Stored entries
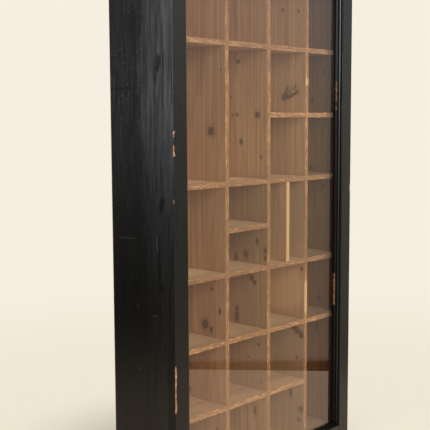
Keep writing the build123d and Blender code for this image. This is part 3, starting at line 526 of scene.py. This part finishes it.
class CASE_OT_studio(bpy.types.Operator):
    """Lay the floor, hang the lamps and set the camera"""

    bl_idname = "glazed_case.studio"
    bl_label = "Studio"

    def execute(self, context):
        studio = context.scene.glazed_case_studio
        self.hang_backdrop(context, studio)
        self.lay_floor(context, studio)
        self.hang_lamp(context, "key_lamp", (-1.6, -4.2, 2.3), studio.key)
        self.hang_lamp(context, "fill_lamp", (3.6, -2.5, 1.8), studio.fill)
        self.hang_lamp(context, "overhead_lamp", (0.0, -0.6, 4.4), studio.overhead)
        self.stand_cards(context)
        self.set_camera(context, studio)
        return {"FINISHED"}

    def hang_backdrop(self, context, studio):
        """Show a pale backdrop to the eye, to gloss and to glass, and give plain light to the rest."""
        world = bpy.data.worlds.new("studio")
        world.use_nodes = True
        tree = world.node_tree
        tree.nodes.clear()
        path = add(tree, "ShaderNodeLightPath").node
        seen = path.outputs["Is Camera Ray"]
        for name in ("Is Glossy Ray", "Is Transmission Ray"):
            seen = add(tree, MATH, {0: seen, 1: path.outputs[name]}, operation="MAXIMUM")
        light = add(tree, "ShaderNodeBackground", {0: linear("#ffffff"), 1: studio.ambient})
        shown = add(tree, "ShaderNodeBackground", {0: studio.backdrop, 1: 1.0})
        both = add(tree, "ShaderNodeMixShader", {0: seen, 1: light, 2: shown})
        add(tree, "ShaderNodeOutputWorld", {"Surface": both})
        context.scene.world = world
        context.scene.view_settings.view_transform = "Standard"

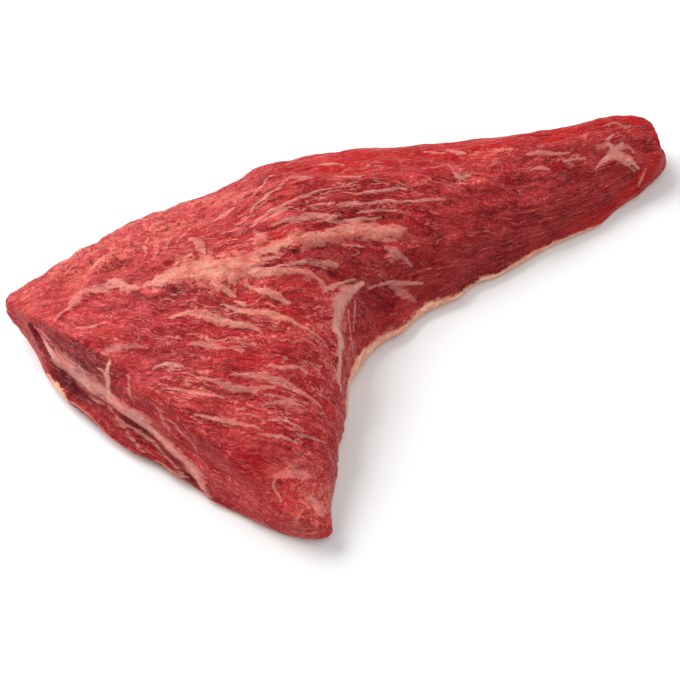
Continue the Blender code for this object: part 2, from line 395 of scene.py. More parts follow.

Required work: Take the records above and return them exactly as written.

The solution:
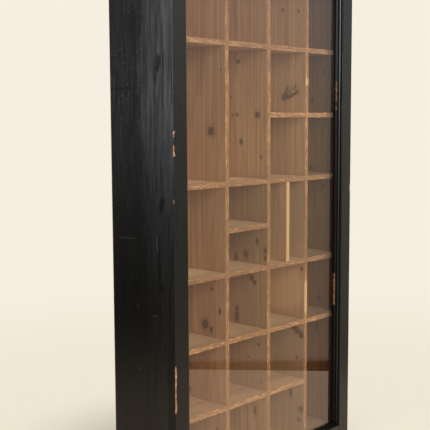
Keep writing the build123d and Blender code for this image. This is part 3, starting at line 526 of scene.py. This part finishes it.
class CASE_OT_studio(bpy.types.Operator):
    """Lay the floor, hang the lamps and set the camera"""

    bl_idname = "glazed_case.studio"
    bl_label = "Studio"

    def execute(self, context):
        studio = context.scene.glazed_case_studio
        self.hang_backdrop(context, studio)
        self.lay_floor(context, studio)
        self.hang_lamp(context, "key_lamp", (-1.6, -4.2, 2.3), studio.key)
        self.hang_lamp(context, "fill_lamp", (3.6, -2.5, 1.8), studio.fill)
        self.hang_lamp(context, "overhead_lamp", (0.0, -0.6, 4.4), studio.overhead)
        self.stand_cards(context)
        self.set_camera(context, studio)
        return {"FINISHED"}

    def hang_backdrop(self, context, studio):
        """Show a pale backdrop to the eye, to gloss and to glass, and give plain light to the rest."""
        world = bpy.data.worlds.new("studio")
        world.use_nodes = True
        tree = world.node_tree
        tree.nodes.clear()
        path = add(tree, "ShaderNodeLightPath").node
        seen = path.outputs["Is Camera Ray"]
        for name in ("Is Glossy Ray", "Is Transmission Ray"):
            seen = add(tree, MATH, {0: seen, 1: path.outputs[name]}, operation="MAXIMUM")
        light = add(tree, "ShaderNodeBackground", {0: linear("#ffffff"), 1: studio.ambient})
        shown = add(tree, "ShaderNodeBackground", {0: studio.backdrop, 1: 1.0})
        both = add(tree, "ShaderNodeMixShader", {0: seen, 1: light, 2: shown})
        add(tree, "ShaderNodeOutputWorld", {"Surface": both})
        context.scene.world = world
        context.scene.view_settings.view_transform = "Standard"

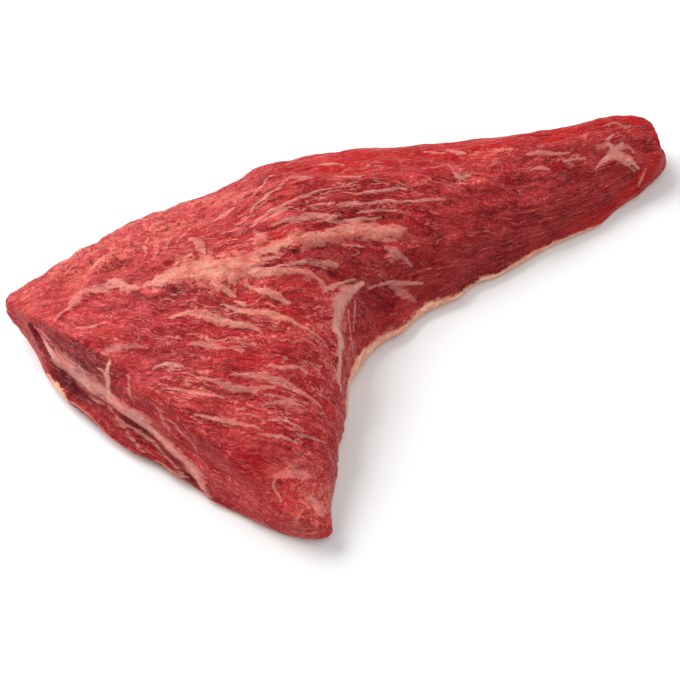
Continue the Blender code for this object: part 2, from line 395 of scene.py. More parts follow.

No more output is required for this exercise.